State Rep. Jack O’Malley, of Lake Ann, today said findings from the state Auditor General show a key arm of Gov. Gretchen Whitmer’s administration made crucial and costly errors implementing a federal program.
The Auditor General examined the state’s Pandemic Unemployment Assistance (PUA) process, including application and eligibility criteria that was not federally compliant. The state’s Unemployment Insurance Agency paid roughly $3.9 billion in improper benefits after including the incorrect criteria and continued to include it on its pandemic assistance application for nine months after it was first warned by the U.S. Department of Labor.
The report disclosed that a variety of actions and inaction by UIA senior leadership during COVID-19 contributed to a problematic “tone at the top” and corresponding mistakes.

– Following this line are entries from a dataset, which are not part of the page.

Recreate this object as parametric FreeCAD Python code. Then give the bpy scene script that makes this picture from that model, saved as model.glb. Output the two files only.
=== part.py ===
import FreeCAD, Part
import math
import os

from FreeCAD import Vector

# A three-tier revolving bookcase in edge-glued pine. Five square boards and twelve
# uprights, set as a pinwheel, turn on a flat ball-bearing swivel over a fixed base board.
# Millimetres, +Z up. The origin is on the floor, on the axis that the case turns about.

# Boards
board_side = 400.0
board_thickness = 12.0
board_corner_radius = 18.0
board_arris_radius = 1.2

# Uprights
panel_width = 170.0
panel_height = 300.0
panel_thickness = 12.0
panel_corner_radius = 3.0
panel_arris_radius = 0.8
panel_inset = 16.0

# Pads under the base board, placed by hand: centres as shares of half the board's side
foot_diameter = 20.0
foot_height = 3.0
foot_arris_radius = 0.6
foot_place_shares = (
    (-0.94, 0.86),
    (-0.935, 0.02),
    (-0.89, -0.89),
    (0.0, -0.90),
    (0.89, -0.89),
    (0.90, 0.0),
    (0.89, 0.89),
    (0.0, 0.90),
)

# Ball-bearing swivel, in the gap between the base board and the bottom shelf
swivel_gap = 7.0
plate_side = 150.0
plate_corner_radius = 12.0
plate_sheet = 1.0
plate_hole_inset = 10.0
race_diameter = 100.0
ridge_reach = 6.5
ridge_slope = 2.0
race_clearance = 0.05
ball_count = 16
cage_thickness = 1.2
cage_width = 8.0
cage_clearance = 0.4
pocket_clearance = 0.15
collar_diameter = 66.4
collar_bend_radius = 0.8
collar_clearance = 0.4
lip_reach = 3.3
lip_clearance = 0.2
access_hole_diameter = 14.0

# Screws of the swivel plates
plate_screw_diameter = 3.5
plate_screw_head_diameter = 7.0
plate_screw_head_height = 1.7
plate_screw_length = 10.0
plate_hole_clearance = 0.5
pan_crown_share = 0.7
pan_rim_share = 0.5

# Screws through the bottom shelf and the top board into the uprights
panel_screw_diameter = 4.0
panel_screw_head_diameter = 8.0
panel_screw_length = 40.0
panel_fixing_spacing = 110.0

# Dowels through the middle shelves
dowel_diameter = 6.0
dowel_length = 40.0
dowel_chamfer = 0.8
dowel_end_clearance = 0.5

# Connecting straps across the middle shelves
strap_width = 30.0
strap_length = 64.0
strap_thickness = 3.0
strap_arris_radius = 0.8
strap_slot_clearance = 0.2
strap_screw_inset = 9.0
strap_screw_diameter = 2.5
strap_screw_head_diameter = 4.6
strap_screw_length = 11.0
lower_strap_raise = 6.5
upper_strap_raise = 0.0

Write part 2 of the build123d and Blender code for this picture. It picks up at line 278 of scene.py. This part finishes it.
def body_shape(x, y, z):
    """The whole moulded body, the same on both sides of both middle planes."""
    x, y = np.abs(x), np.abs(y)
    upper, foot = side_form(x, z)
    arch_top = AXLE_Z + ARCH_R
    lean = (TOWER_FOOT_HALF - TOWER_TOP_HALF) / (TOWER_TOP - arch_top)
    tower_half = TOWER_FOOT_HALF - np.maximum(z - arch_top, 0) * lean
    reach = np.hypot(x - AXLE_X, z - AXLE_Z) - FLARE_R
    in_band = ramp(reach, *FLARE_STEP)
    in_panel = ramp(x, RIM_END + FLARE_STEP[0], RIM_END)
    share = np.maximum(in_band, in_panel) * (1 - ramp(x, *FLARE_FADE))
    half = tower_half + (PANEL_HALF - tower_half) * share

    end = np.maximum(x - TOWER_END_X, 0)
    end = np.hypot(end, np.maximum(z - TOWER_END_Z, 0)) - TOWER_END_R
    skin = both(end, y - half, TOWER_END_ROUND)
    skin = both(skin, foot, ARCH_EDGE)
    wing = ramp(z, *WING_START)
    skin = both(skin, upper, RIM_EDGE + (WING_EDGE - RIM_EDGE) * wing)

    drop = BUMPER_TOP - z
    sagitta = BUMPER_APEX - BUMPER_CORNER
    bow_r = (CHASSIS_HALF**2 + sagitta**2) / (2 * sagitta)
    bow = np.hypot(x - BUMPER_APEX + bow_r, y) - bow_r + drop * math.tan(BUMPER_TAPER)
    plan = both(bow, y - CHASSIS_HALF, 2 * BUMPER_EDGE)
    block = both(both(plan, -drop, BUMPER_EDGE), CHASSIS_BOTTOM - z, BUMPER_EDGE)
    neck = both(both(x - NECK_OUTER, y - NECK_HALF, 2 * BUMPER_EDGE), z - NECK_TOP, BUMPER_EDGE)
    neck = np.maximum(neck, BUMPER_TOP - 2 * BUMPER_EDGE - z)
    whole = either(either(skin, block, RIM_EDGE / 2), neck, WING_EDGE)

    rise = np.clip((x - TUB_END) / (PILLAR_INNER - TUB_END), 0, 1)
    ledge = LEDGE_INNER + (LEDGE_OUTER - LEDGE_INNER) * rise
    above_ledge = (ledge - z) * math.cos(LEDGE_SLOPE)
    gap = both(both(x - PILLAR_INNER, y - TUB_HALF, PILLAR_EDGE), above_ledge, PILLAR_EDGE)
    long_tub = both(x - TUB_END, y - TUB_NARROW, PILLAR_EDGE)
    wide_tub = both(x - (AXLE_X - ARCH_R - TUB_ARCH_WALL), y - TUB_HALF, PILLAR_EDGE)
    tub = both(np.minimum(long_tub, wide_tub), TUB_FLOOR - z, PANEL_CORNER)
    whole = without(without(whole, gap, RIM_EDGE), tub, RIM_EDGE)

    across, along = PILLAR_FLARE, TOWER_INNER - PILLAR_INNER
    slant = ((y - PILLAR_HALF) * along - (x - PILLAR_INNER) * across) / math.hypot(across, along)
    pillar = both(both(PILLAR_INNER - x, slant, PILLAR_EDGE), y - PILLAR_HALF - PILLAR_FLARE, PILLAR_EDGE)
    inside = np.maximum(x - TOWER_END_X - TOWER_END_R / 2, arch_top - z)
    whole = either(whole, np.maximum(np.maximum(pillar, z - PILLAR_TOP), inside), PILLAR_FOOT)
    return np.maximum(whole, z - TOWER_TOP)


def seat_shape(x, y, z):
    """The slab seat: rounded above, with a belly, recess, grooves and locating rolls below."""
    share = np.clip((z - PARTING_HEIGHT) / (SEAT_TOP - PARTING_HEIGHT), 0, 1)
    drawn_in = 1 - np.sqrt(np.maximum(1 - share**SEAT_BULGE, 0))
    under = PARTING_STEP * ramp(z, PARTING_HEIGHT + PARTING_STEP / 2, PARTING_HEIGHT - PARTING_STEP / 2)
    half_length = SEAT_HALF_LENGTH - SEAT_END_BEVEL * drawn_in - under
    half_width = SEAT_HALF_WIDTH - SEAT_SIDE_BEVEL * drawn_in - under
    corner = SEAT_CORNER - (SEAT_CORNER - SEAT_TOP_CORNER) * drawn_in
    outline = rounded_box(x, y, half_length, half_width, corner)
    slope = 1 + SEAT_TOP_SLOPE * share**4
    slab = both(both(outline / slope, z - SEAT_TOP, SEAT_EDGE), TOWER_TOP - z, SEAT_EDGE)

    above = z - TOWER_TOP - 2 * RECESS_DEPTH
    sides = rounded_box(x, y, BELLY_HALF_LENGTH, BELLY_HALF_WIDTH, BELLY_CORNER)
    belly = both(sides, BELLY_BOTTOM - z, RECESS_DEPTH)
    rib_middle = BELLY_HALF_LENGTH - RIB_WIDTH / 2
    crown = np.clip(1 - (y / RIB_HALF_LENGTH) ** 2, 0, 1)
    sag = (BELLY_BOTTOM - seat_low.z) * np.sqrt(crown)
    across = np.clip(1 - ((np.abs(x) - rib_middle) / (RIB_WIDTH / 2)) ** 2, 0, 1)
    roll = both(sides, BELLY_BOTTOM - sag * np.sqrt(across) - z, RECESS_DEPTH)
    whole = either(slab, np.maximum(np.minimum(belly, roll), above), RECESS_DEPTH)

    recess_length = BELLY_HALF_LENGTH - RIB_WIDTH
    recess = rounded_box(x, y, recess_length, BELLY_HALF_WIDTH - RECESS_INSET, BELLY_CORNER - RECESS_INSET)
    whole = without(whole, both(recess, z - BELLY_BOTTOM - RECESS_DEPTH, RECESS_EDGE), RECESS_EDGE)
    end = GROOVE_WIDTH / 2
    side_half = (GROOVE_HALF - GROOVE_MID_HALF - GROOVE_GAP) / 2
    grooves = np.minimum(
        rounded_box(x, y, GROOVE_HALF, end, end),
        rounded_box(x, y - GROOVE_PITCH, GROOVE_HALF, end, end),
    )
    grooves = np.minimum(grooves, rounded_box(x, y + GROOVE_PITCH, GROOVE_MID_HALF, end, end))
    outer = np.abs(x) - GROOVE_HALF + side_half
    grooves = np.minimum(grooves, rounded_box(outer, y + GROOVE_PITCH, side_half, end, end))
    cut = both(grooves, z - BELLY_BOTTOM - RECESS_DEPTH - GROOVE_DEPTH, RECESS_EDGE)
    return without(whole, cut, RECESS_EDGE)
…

“This agency was a rudderless ship, and unfortunately a lack of leadership trickled down to people who had been put out of work and were just trying to get benefits they needed to get by,” O’Malley said. “With this report, we now have a staggering sum that was paid out improperly.

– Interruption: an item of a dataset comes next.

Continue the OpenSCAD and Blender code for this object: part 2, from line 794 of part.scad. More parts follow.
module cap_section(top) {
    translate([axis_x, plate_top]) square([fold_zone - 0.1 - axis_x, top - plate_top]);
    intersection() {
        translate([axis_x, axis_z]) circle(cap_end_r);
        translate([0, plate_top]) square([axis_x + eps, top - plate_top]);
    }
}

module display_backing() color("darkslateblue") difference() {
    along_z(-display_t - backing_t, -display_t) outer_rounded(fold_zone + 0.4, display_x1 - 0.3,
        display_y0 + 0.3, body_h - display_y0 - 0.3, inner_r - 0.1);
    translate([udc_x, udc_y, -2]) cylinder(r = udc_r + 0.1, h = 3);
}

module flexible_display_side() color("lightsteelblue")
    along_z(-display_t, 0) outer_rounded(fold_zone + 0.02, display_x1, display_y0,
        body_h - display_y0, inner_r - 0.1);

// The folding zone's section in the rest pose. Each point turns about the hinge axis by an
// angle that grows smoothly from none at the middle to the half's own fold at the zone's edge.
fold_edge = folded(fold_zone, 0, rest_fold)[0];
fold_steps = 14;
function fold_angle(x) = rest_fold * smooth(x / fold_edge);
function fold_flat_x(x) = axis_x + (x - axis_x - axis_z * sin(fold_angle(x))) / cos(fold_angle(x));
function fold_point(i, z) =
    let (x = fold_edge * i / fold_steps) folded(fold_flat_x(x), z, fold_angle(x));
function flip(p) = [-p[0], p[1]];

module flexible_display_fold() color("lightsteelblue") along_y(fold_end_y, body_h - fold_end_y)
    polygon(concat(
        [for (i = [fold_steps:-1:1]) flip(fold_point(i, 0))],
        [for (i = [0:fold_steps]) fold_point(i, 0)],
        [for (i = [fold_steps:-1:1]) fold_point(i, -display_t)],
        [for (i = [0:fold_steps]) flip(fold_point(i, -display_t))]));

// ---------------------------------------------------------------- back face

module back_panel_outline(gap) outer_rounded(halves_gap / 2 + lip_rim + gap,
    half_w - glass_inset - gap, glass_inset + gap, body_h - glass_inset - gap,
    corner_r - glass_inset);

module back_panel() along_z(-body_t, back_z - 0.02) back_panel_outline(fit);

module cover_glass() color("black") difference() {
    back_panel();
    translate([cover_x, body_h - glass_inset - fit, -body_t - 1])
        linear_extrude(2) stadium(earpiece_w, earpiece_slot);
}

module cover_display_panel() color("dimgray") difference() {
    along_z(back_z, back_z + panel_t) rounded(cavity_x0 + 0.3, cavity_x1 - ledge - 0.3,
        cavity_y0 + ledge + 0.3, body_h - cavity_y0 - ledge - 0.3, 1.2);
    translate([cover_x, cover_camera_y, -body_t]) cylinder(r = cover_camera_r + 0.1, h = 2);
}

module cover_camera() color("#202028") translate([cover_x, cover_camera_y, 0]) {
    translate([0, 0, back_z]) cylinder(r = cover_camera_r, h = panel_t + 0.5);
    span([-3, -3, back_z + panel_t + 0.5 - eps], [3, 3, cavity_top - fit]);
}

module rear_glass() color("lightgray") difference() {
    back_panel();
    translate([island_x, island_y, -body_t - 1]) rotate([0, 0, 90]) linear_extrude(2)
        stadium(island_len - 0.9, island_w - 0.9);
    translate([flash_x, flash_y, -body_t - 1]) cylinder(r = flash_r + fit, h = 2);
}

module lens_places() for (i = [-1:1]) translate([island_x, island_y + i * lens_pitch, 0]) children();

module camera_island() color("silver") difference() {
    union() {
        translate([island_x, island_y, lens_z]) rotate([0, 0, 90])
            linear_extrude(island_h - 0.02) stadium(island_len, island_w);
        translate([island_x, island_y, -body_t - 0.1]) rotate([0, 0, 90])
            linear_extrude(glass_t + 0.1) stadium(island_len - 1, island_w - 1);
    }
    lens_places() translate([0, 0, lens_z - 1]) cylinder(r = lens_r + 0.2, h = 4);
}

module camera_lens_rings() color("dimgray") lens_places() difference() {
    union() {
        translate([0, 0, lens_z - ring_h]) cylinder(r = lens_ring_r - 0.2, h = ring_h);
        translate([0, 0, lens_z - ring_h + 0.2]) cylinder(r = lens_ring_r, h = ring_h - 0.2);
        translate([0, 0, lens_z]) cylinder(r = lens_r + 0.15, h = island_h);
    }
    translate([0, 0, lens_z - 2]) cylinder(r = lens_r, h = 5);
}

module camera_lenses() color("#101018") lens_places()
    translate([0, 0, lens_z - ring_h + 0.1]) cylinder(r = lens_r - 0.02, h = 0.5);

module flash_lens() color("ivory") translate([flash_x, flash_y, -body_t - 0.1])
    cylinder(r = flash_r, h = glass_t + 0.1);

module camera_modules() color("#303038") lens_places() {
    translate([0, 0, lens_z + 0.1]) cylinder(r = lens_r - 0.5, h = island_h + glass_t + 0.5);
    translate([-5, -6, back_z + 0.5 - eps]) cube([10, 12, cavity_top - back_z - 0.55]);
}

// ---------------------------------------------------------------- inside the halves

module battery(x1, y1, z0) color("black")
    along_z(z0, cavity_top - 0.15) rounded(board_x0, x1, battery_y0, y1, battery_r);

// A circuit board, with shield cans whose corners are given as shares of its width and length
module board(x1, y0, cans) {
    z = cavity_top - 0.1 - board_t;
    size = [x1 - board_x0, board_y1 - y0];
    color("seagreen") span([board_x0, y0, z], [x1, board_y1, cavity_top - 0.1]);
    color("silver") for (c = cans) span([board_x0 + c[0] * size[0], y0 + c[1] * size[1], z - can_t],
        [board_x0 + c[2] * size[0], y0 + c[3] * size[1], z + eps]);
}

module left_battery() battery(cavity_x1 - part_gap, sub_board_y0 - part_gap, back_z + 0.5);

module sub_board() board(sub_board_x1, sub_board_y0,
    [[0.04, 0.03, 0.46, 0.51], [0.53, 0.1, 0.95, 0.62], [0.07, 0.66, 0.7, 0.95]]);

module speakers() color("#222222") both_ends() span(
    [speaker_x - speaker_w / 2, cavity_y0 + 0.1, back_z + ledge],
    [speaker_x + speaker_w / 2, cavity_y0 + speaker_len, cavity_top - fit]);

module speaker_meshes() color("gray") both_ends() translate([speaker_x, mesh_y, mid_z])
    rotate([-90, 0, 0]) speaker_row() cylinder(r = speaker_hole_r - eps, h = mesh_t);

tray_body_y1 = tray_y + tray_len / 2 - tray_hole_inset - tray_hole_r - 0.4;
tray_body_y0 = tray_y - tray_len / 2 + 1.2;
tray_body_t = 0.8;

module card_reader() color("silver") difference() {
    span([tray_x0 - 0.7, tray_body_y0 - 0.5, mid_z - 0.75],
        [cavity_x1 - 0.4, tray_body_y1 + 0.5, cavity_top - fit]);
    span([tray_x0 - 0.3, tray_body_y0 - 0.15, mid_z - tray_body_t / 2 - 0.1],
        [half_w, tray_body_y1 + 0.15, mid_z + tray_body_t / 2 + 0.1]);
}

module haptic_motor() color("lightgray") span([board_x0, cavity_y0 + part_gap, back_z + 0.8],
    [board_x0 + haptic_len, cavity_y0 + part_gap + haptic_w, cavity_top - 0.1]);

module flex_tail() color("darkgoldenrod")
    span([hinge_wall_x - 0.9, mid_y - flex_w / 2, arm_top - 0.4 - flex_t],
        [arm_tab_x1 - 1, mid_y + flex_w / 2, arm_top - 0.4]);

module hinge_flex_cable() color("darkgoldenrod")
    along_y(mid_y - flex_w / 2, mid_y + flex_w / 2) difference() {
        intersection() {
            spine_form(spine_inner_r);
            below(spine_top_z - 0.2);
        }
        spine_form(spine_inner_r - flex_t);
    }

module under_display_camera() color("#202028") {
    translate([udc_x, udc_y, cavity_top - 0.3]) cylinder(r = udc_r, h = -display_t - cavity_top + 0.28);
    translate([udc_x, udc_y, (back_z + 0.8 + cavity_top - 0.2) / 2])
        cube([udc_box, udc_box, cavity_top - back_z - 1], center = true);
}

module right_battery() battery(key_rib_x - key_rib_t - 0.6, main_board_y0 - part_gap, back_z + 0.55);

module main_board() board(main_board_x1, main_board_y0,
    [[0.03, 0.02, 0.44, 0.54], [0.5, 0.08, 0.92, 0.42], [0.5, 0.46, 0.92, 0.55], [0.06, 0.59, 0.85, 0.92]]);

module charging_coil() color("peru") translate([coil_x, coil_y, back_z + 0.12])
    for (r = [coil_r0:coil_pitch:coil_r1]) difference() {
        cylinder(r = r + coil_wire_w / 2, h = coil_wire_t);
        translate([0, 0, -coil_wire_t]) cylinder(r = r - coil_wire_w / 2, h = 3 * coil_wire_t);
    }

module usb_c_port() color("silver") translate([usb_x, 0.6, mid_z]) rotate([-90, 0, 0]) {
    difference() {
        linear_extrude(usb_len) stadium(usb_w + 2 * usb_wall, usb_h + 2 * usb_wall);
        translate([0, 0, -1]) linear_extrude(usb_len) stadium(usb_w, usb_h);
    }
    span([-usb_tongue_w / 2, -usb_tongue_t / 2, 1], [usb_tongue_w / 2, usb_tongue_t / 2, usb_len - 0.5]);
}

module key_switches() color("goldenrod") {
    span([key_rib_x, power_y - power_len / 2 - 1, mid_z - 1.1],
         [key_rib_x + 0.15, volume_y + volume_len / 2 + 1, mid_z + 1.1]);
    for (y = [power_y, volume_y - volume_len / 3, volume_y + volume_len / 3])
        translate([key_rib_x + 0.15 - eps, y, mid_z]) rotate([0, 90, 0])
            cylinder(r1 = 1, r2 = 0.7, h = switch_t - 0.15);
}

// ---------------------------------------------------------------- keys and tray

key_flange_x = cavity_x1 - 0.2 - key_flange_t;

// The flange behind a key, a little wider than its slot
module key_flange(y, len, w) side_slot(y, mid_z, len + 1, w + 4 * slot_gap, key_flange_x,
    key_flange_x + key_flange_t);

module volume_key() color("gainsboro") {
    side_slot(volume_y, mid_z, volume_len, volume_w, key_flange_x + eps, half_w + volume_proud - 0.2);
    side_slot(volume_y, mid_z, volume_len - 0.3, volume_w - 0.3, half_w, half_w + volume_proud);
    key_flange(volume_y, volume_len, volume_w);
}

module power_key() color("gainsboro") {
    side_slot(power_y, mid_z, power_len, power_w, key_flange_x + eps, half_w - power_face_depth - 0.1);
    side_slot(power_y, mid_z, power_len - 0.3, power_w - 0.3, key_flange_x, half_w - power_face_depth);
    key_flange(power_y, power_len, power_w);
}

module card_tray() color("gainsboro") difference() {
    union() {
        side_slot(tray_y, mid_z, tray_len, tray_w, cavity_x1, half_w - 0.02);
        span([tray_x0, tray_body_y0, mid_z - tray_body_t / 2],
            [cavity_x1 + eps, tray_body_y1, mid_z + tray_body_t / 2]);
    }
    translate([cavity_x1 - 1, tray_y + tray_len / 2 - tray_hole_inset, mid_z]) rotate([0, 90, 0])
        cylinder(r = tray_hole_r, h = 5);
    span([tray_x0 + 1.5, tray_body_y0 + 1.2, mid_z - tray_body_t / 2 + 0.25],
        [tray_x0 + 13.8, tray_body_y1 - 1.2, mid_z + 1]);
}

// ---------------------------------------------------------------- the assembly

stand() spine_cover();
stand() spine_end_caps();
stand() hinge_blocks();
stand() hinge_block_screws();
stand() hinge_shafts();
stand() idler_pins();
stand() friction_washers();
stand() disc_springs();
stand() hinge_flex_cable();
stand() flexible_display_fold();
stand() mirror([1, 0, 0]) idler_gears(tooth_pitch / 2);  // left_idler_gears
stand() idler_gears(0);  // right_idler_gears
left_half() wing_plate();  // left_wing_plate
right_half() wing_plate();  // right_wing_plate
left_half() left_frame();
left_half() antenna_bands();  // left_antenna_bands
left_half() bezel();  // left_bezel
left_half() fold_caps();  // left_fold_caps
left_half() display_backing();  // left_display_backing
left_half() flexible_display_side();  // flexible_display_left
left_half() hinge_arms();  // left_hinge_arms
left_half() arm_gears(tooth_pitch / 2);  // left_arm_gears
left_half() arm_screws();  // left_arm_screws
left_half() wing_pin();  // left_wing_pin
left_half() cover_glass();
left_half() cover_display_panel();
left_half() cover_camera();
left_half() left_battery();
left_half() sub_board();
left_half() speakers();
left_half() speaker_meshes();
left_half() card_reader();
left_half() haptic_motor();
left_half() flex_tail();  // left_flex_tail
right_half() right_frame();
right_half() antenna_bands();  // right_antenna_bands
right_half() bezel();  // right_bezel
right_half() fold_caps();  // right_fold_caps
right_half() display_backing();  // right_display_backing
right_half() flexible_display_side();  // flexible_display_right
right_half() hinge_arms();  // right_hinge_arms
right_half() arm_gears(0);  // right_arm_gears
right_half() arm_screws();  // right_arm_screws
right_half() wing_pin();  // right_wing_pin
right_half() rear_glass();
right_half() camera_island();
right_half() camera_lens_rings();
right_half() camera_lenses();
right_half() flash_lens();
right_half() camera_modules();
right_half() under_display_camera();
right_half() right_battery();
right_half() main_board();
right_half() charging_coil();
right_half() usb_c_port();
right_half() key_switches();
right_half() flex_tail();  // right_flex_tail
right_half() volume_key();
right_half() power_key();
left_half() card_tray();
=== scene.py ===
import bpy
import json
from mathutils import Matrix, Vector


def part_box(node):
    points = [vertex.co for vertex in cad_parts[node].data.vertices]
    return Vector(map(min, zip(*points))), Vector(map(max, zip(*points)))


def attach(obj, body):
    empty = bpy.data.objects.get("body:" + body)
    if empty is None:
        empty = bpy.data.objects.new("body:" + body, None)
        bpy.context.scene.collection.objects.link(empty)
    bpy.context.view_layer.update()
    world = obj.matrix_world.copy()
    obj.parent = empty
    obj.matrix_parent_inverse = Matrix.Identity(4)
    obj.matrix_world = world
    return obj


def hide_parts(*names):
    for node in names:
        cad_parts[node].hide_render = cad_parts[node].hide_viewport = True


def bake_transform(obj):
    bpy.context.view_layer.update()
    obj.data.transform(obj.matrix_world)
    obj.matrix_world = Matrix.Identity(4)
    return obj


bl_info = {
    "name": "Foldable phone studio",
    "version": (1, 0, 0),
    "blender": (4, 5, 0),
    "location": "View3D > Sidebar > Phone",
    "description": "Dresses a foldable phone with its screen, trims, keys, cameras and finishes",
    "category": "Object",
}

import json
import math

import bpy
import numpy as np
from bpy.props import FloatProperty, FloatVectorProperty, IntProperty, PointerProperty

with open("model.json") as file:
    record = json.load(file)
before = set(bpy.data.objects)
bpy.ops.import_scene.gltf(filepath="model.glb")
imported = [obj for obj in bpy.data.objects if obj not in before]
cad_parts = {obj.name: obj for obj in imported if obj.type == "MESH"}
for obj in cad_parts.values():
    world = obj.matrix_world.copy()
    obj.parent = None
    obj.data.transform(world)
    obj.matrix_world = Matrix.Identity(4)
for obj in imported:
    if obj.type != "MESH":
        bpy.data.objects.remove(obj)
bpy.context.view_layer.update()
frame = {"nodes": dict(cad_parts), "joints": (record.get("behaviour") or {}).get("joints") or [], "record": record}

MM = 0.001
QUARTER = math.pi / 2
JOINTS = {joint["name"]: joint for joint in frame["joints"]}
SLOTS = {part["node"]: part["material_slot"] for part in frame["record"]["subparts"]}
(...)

“When Gov. Whitmer made the decision to take away livelihoods, a robust and efficient system was needed to make sure people could still pay bills and put food on the table. That didn’t happen, and many people across Michigan bore the brunt of this ineffectiveness and incompetence. As the report clearly states – this starts at the top.”
O’Malley has examined UIA’s response and effectiveness during each of his legislative terms in the Michigan House. He served on the Joint Select Committee on the COVID-19 Pandemic during the 2019-20 term as the agency attempted to process millions of unemployment claims following executive orders in response to the pandemic. He currently serves on the House Oversight Committee, which recently met with newly appointed UIA director Julia Dale.
The audit report, which is the first of a series on UIA’s actions and effectiveness during COVID-19, found that from March 15, 2020 through Sept. 27 of this year, the agency paid nearly $39 billion in total unemployment insurance claims from 5.4 million claims and just over 3.4 million claimants. The PUA claims are included in the total figures.
“I am committed to improving the agency going forward. Performance audits and hearings will help in this area because we can hear what the agency is planning to do to improve and see if they’re actually taking corrective actions,” O’Malley said. “UIA’s effectiveness is something I hear a ton about, and I am staying on this to make sure we have an efficient, service-driven product going forward.”